Cuando un chamula viaja, por ejemplo, a San Cristóbal de Las Casas su desplazamiento es horizontal y sincrónico: su visión es contemporánea de las cosas y la aparición misma de las cosas es contemporánea de su visión. Se mueve en un plano inmanente en el que tiene que enlazar trabajosamente impresiones sueltas a partir de un eje subjetivo amenazado por el propio distanciamiento del centro. Cuando nosotros viajamos a la India, en cambio, lo hacemos siempre en sentido vertical y descendente.
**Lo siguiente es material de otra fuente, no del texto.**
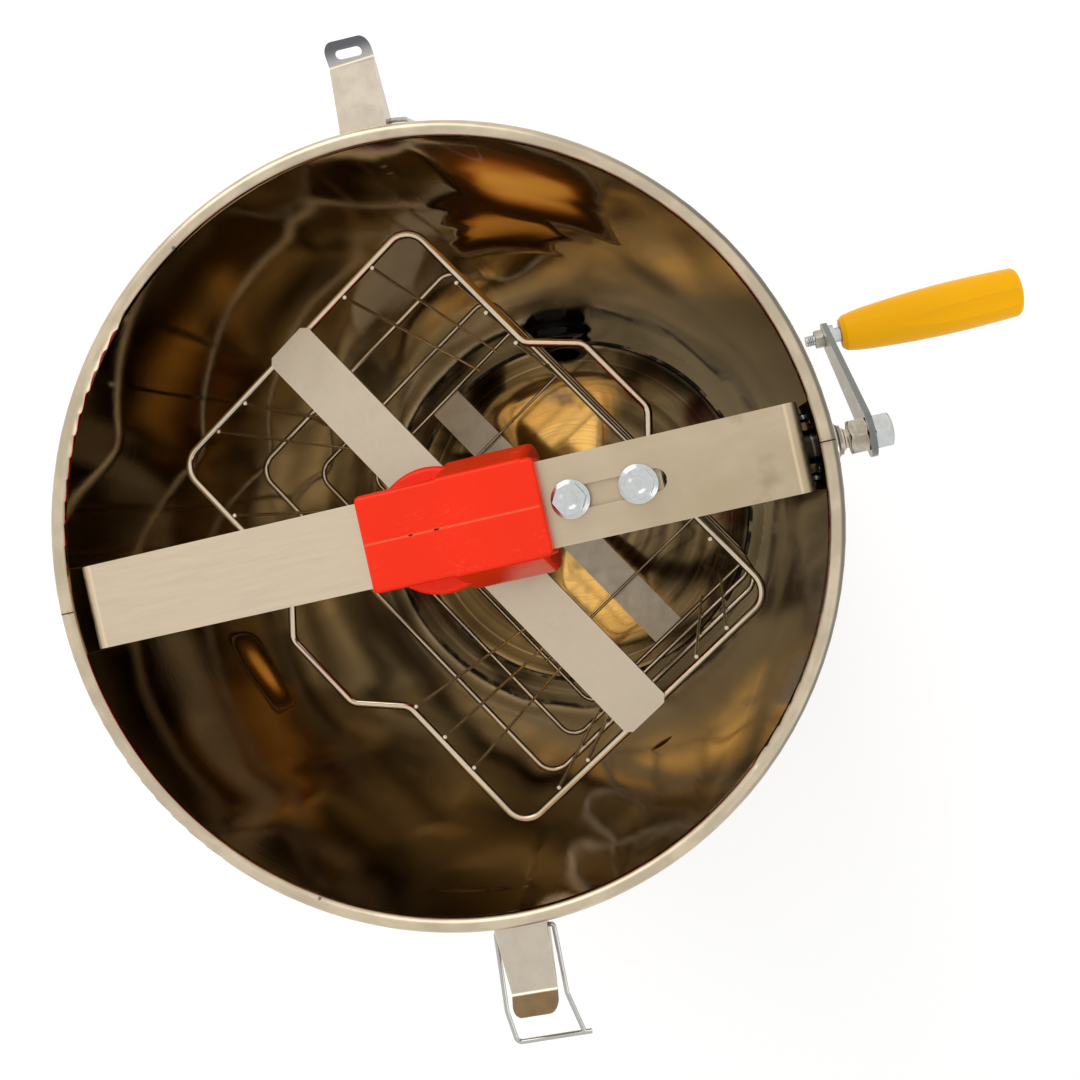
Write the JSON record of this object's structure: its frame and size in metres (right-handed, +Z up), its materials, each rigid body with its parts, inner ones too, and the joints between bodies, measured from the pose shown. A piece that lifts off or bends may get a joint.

Desplazarse en nuestro caso es siempre descender, no sólo cuando utilizamos el avión sino porque inevitablemente nos dejamos caer desde un mapa. La India y Bombay eran ya una propiedad mental nuestra, una unidad eidética manejada y explorada muchas veces antes de emprender el viaje, y por lo tanto el recorrido es siempre de alguna manera eleático; ni nos distanciamos nunca del lugar de partida ni tenemos que hacer tampoco el esfuerzo de medirnos con el espacio. Sería muy ingenuo pensar que esta percepción vertical y descendente del territorio, y la trascendencia a priori de esta visión, son ajenos a la seguridad del viajero occidental, a su indiferencia por los detalles y a su consideración un poco esquemática de los nativos, tres rasgos que, en condiciones de hegemonía económica y militar, acaban por desprender rutinariamente las figuras infames del funcionario colonial y del turista.
En definitiva, si la cartografía está atrapada en un imaginario (y una ideología) de conquista, nuestro imaginario (y nuestra ideología) están atrapados a su vez en una espontaneidad cartográfica. Tendremos que liberar los mapas, sí, pero después habrá también que aprender a reprimirlos.
(...)
Los sioux nacían en la tierra y sus sinuosidades; los occidentales nacemos en una plantilla o en una cuadrícula, trazada con cartabón y escuadra desde la que contemplamos naturalmente la naturaleza, incluido nuestro propio cuerpo, como un artificio, como una creación de la mente humana, como un diseño tecnológico a partir de los principios de la mecánica y la geometría. Nuestra geometría es quizás ilusoria, pero nuestras ilusiones son geométricas. Este imaginario rectilíneo, como nuestro imaginario cartográfico, no deja fuera un imaginario más auténtico u original, más primitivo y amenazante; lo que deja fuera es el mundo mismo; deja fuera el hecho mismo de que el mundo está inclinado. Reducida a “paisaje”, yaciente en su eidética articulación de planos y secantes, tendremos que sorprender la naturaleza en una hora crepuscular y desde un cerro, en un deliquio sartreano, para sentir el equivalente horizontal del vértigo: el horizóntigo de la anchura sinuosa, el mareo repentino —para una subjetividad plutarquiana— de la irregularidad, la ondulación, la imprecisión, la liquidez pétrea de la superficie terrestre.»